Unlike conditions that cause sudden, dramatic episodes, CIDP tends to creep in gradually. Some people go months before the symptoms become disruptive enough to seek medical attention. The slow onset is part of what makes it tricky to recognize, since many other conditions can cause similar complaints.
How CIDP Is Diagnosed
There is no single blood test for CIDP. Diagnosis relies on a combination of clinical findings, nerve conduction studies, and sometimes a spinal tap. The most recent international guidelines (updated in 2021 by the European Academy of Neurology and Peripheral Nerve Society) require nerve conduction tests that include sensory nerve studies, with separate criteria for typical CIDP and its recognized variants.
On a spinal tap, the hallmark finding is elevated protein in the cerebrospinal fluid with a normal white blood cell count. Most labs consider anything above 0.45 g/L elevated; people with confirmed CIDP average around 1.0 g/L, more than double the threshold. This pattern of high protein without excess white cells helps distinguish CIDP from infections or other inflammatory conditions that affect the nervous system.

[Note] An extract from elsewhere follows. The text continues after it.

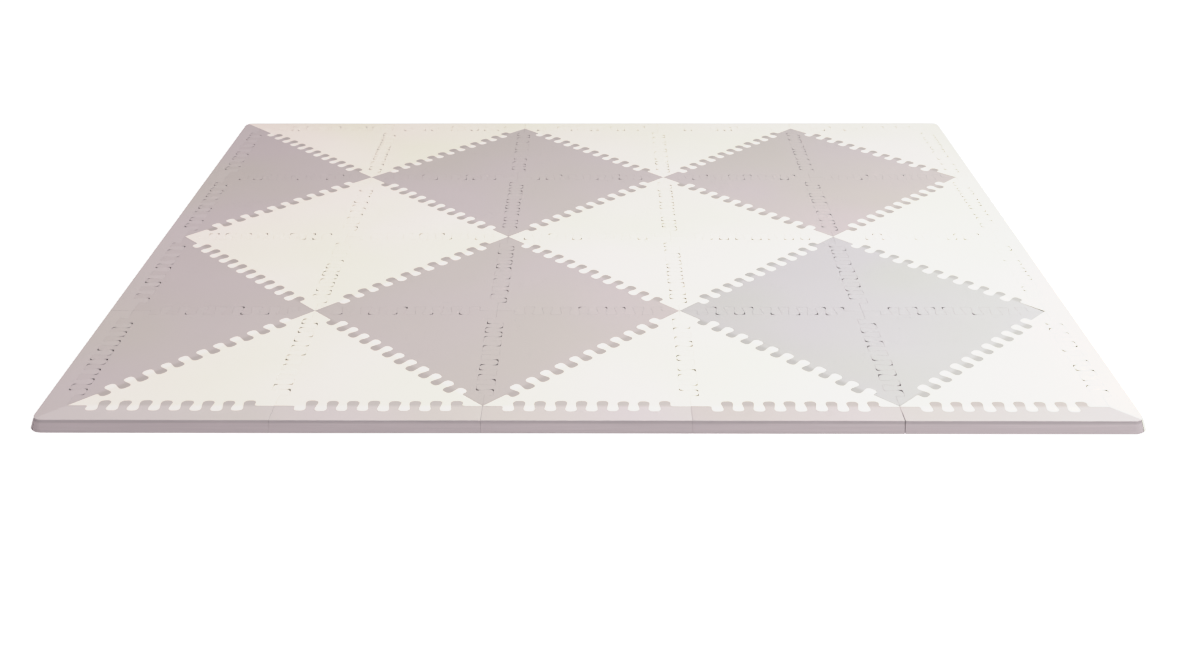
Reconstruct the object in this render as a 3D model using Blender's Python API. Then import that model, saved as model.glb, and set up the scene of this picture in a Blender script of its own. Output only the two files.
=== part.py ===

For patients suspected of having an antibody-driven subtype, specialized blood tests can check for antibodies against the junction proteins NF155, CNTN1, and CASPR1. A positive result doesn’t just confirm the diagnosis. It can also predict how well someone will respond to standard treatments and whether alternatives might work better.
Treatment and Long-Term Outlook
The three first-line treatments for CIDP are immunoglobulin infusions (IVIg), corticosteroids, and plasma exchange. All three work by dampening or resetting the immune response, though through different mechanisms. Most people with CIDP respond to at least one of these options, and the choice often depends on individual factors like symptom severity, other health conditions, and how quickly improvement is needed.
Long-term outcomes vary widely. In one study following patients treated with corticosteroids, about one-third achieved cure or lasting remission, meaning they could stop treatment entirely. Another third had stable disease but needed ongoing maintenance therapy to keep symptoms controlled. The remaining patients either didn’t respond adequately or had a more complicated course. Roughly one in four patients responded well to just one or two rounds of steroid treatment.
For the subset of patients with antibodies against junction proteins who don’t respond to standard immunoglobulin therapy, treatments that specifically target the antibody-producing cells can be effective. This approach works by depleting the immune cells responsible for making the harmful antibodies, and case reports have shown meaningful improvement in patients who had already failed conventional treatment.
The overall trajectory for most people with CIDP is manageable but requires ongoing attention. Some people eventually taper off treatment and stay in remission. Others need periodic infusions or medications for years. Early diagnosis and treatment generally lead to better outcomes, since prolonged nerve damage from untreated inflammation can become permanent even after the immune attack is controlled.